── Data for this exercise

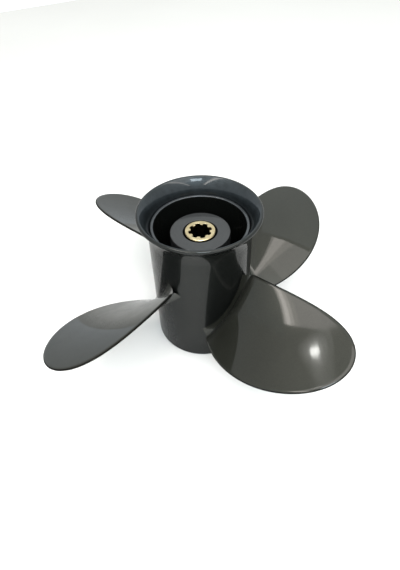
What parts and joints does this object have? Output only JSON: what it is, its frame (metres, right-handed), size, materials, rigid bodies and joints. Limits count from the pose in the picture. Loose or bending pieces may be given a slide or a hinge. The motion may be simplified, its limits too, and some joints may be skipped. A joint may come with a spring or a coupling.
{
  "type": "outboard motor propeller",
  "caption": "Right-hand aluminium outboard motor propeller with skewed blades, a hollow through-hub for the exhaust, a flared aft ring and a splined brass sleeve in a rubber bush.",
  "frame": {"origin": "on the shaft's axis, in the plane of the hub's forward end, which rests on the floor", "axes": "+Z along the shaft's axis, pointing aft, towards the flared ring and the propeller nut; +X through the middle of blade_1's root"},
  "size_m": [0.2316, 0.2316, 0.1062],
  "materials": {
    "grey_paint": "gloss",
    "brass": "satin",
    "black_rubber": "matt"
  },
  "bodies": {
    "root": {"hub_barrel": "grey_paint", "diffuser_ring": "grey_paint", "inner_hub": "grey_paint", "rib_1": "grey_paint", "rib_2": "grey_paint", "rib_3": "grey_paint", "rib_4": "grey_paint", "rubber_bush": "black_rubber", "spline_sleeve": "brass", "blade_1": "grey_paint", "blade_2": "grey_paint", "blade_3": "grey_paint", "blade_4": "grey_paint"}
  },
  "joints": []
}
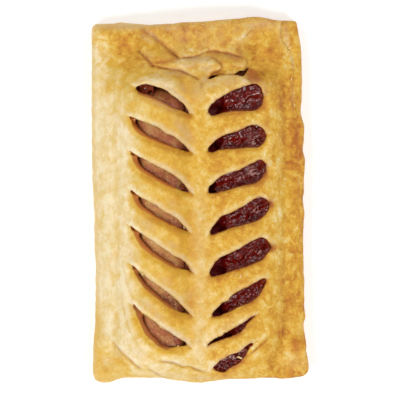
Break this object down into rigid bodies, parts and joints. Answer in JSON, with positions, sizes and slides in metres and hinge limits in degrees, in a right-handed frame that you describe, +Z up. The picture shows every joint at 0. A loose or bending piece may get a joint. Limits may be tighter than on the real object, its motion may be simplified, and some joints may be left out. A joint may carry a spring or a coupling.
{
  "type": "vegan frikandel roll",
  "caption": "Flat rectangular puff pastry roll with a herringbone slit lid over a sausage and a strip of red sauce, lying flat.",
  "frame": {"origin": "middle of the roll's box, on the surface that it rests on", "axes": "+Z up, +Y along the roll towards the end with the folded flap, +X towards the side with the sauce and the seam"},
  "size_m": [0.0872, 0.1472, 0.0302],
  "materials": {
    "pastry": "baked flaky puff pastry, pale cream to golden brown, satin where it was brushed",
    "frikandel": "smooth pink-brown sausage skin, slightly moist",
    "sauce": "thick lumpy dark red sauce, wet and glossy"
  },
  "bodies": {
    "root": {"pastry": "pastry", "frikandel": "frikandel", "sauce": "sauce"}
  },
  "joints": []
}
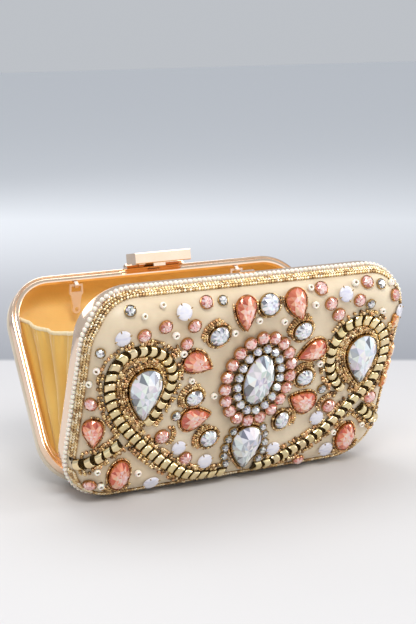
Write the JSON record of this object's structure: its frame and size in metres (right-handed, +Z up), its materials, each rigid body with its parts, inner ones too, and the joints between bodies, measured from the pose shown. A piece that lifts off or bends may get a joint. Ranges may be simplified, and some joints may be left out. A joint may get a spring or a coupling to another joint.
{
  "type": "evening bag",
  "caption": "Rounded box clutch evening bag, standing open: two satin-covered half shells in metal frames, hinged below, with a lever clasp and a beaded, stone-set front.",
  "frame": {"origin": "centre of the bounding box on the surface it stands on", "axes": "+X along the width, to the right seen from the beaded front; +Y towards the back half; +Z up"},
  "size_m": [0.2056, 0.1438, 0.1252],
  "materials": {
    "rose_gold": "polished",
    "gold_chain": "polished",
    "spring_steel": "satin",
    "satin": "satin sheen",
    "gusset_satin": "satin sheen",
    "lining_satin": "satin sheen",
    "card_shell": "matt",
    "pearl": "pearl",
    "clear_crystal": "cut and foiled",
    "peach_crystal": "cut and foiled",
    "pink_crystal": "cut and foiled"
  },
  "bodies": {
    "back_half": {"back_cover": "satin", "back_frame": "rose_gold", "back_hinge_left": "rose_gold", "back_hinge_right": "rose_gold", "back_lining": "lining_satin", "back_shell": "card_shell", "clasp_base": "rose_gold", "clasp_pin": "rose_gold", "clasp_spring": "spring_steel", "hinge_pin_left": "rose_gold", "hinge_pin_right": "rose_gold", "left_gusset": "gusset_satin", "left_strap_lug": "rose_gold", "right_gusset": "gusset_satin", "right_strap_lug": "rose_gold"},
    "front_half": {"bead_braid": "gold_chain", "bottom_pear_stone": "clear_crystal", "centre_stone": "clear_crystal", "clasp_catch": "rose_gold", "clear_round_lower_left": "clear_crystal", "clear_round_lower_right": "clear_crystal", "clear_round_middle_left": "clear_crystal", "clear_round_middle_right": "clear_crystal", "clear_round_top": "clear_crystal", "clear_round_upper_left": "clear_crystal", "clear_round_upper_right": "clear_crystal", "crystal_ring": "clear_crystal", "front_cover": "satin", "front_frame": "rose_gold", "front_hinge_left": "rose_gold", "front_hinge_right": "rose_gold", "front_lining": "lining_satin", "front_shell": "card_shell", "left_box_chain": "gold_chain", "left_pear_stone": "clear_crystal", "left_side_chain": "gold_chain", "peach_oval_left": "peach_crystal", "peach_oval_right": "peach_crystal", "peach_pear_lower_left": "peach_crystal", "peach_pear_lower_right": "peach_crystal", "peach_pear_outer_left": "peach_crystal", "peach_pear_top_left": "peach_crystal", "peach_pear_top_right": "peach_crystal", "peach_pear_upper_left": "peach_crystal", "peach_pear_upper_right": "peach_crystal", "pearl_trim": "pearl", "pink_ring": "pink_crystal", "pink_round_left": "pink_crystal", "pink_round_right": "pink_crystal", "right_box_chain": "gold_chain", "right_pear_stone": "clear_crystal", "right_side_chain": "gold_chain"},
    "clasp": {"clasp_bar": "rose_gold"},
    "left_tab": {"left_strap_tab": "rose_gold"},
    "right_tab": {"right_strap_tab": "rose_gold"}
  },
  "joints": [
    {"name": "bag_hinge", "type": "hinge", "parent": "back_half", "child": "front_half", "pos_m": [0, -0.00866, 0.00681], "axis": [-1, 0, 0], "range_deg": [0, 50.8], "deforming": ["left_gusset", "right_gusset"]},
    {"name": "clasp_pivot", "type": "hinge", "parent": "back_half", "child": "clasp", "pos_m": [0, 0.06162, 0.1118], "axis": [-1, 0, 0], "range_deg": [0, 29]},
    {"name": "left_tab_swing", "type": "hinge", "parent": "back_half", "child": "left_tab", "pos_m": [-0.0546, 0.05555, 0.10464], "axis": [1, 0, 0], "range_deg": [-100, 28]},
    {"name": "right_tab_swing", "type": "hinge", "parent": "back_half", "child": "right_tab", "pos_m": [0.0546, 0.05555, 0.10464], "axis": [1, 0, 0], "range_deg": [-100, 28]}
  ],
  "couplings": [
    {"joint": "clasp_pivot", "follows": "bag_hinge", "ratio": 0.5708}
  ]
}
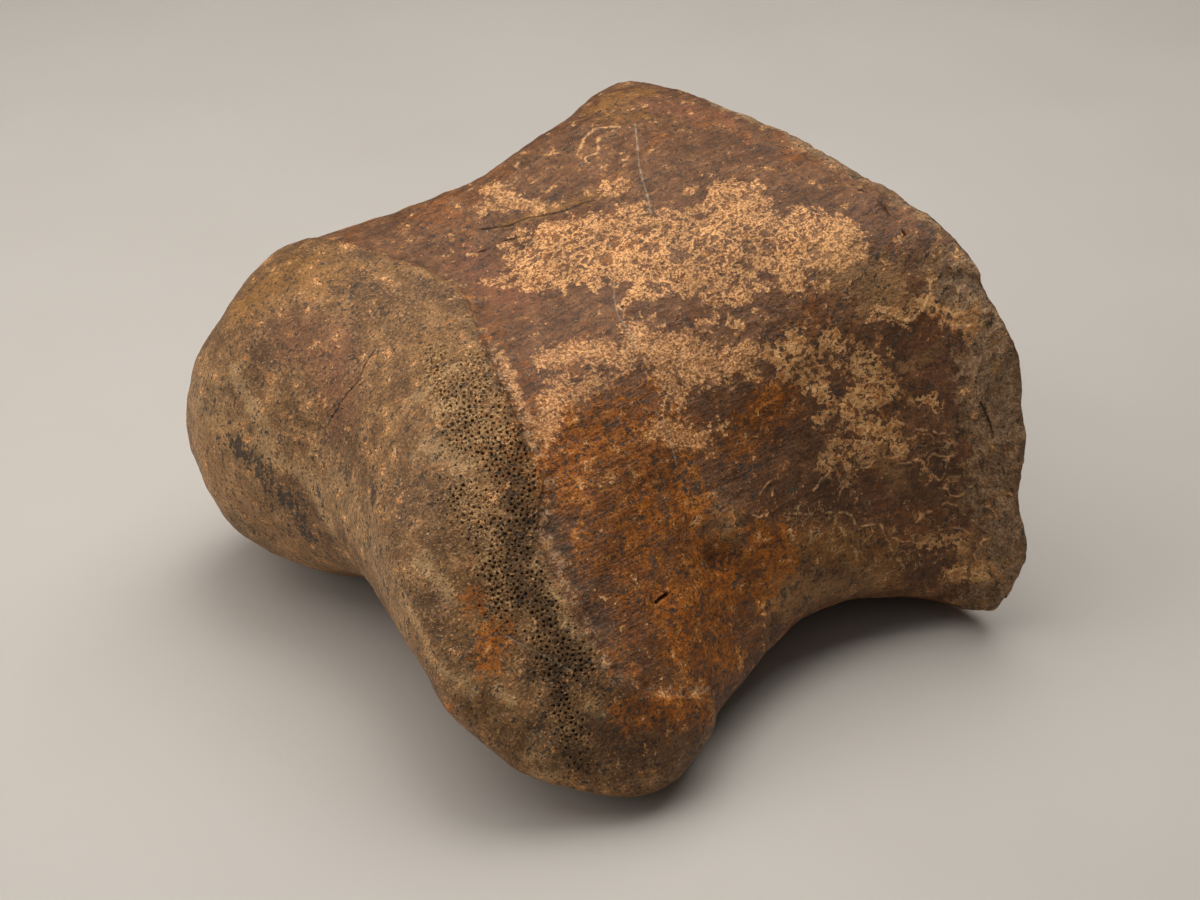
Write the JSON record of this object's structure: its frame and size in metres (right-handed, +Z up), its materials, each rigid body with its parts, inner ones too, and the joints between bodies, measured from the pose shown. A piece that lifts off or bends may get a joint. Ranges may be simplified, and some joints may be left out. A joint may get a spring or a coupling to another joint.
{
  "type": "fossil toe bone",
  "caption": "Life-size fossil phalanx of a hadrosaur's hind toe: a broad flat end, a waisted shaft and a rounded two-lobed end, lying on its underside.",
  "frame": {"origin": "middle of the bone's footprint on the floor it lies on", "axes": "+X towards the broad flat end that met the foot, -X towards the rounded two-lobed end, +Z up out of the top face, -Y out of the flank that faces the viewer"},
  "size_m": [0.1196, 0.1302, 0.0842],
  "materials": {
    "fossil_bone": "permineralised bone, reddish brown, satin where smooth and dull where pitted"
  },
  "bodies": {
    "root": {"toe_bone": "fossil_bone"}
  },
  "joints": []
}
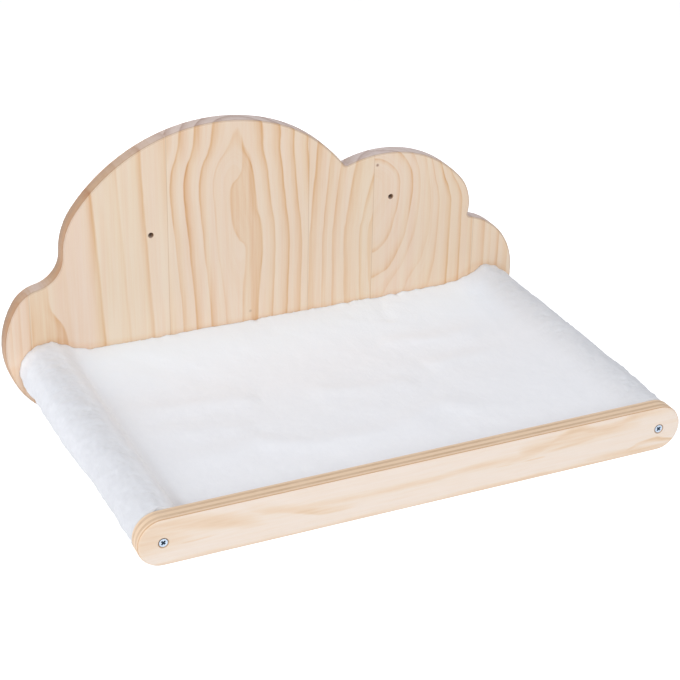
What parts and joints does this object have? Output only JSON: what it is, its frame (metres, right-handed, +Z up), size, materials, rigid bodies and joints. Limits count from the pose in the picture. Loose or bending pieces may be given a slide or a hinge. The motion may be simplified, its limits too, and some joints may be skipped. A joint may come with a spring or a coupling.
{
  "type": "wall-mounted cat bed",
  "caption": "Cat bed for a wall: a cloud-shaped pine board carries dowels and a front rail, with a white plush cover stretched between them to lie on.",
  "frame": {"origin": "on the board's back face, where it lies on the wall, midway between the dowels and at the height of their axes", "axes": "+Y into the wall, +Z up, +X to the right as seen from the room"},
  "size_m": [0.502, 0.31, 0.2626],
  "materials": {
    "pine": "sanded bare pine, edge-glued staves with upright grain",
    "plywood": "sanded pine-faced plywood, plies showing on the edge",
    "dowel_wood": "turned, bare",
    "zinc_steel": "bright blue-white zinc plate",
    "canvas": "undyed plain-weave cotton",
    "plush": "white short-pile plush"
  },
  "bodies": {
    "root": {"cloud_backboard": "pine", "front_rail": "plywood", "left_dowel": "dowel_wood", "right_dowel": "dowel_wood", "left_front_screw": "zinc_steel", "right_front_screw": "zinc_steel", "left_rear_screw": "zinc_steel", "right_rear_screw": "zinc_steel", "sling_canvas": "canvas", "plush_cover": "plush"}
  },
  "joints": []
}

────

Select and copy every line of the listing with the word "What".

What parts and joints does this object have? Output only JSON: what it is, its frame (metres, right-handed), size, materials, rigid bodies and joints. Limits count from the pose in the picture. Loose or bending pieces may be given a slide or a hinge. The motion may be simplified, its limits too, and some joints may be skipped. A joint may come with a spring or a coupling.
What parts and joints does this object have? Output only JSON: what it is, its frame (metres, right-handed, +Z up), size, materials, rigid bodies and joints. Limits count from the pose in the picture. Loose or bending pieces may be given a slide or a hinge. The motion may be simplified, its limits too, and some joints may be skipped. A joint may come with a spring or a coupling.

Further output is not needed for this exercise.